* **What needs to be done**:
Repeat the material exactly as it appears.

##########

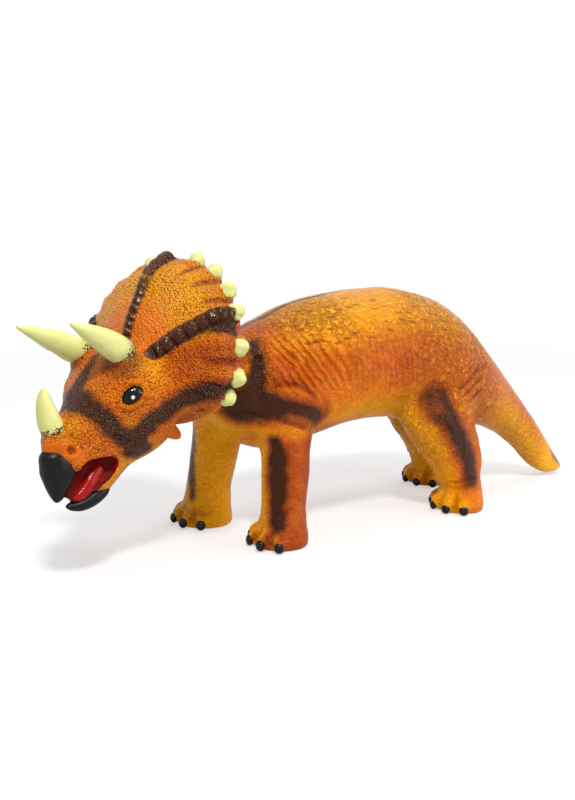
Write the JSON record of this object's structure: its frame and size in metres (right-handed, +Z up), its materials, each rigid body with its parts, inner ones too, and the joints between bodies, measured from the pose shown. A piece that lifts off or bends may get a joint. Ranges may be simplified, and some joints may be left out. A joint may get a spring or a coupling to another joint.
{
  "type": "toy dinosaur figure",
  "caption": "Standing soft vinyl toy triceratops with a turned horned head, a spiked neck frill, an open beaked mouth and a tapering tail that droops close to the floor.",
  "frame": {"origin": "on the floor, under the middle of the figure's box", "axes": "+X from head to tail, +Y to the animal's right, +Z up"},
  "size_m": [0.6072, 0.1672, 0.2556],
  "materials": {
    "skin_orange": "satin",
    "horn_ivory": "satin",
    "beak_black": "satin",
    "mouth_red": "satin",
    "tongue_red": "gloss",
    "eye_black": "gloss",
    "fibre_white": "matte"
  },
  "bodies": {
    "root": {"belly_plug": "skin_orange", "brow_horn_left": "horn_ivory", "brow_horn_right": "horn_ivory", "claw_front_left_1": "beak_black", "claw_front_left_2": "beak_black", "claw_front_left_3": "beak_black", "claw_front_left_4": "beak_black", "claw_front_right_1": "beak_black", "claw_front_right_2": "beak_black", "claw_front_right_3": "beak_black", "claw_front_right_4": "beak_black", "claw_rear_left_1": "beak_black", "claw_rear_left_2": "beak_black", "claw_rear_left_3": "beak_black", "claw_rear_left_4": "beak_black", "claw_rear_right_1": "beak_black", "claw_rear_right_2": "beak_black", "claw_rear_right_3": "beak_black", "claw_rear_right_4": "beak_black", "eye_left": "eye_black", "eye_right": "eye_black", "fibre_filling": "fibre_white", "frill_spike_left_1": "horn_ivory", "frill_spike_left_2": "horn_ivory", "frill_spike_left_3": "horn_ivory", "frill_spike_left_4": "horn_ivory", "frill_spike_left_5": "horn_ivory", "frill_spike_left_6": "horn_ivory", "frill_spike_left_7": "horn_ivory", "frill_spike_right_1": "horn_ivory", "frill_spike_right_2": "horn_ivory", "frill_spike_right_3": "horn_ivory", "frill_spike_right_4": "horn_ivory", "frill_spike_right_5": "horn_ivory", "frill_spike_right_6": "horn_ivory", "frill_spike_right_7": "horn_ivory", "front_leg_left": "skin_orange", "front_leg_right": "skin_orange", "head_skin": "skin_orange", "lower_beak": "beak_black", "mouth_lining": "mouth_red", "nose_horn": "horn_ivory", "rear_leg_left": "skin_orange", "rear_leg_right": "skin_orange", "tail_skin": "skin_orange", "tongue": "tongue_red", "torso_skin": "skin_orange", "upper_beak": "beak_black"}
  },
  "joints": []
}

##########

* **Task output**:
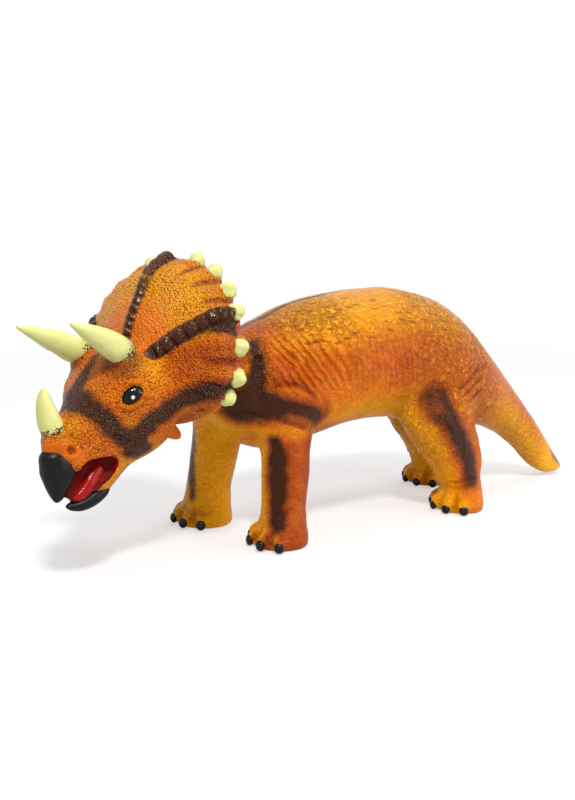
Write the JSON record of this object's structure: its frame and size in metres (right-handed, +Z up), its materials, each rigid body with its parts, inner ones too, and the joints between bodies, measured from the pose shown. A piece that lifts off or bends may get a joint. Ranges may be simplified, and some joints may be left out. A joint may get a spring or a coupling to another joint.
{
  "type": "toy dinosaur figure",
  "caption": "Standing soft vinyl toy triceratops with a turned horned head, a spiked neck frill, an open beaked mouth and a tapering tail that droops close to the floor.",
  "frame": {"origin": "on the floor, under the middle of the figure's box", "axes": "+X from head to tail, +Y to the animal's right, +Z up"},
  "size_m": [0.6072, 0.1672, 0.2556],
  "materials": {
    "skin_orange": "satin",
    "horn_ivory": "satin",
    "beak_black": "satin",
    "mouth_red": "satin",
    "tongue_red": "gloss",
    "eye_black": "gloss",
    "fibre_white": "matte"
  },
  "bodies": {
    "root": {"belly_plug": "skin_orange", "brow_horn_left": "horn_ivory", "brow_horn_right": "horn_ivory", "claw_front_left_1": "beak_black", "claw_front_left_2": "beak_black", "claw_front_left_3": "beak_black", "claw_front_left_4": "beak_black", "claw_front_right_1": "beak_black", "claw_front_right_2": "beak_black", "claw_front_right_3": "beak_black", "claw_front_right_4": "beak_black", "claw_rear_left_1": "beak_black", "claw_rear_left_2": "beak_black", "claw_rear_left_3": "beak_black", "claw_rear_left_4": "beak_black", "claw_rear_right_1": "beak_black", "claw_rear_right_2": "beak_black", "claw_rear_right_3": "beak_black", "claw_rear_right_4": "beak_black", "eye_left": "eye_black", "eye_right": "eye_black", "fibre_filling": "fibre_white", "frill_spike_left_1": "horn_ivory", "frill_spike_left_2": "horn_ivory", "frill_spike_left_3": "horn_ivory", "frill_spike_left_4": "horn_ivory", "frill_spike_left_5": "horn_ivory", "frill_spike_left_6": "horn_ivory", "frill_spike_left_7": "horn_ivory", "frill_spike_right_1": "horn_ivory", "frill_spike_right_2": "horn_ivory", "frill_spike_right_3": "horn_ivory", "frill_spike_right_4": "horn_ivory", "frill_spike_right_5": "horn_ivory", "frill_spike_right_6": "horn_ivory", "frill_spike_right_7": "horn_ivory", "front_leg_left": "skin_orange", "front_leg_right": "skin_orange", "head_skin": "skin_orange", "lower_beak": "beak_black", "mouth_lining": "mouth_red", "nose_horn": "horn_ivory", "rear_leg_left": "skin_orange", "rear_leg_right": "skin_orange", "tail_skin": "skin_orange", "tongue": "tongue_red", "torso_skin": "skin_orange", "upper_beak": "beak_black"}
  },
  "joints": []
}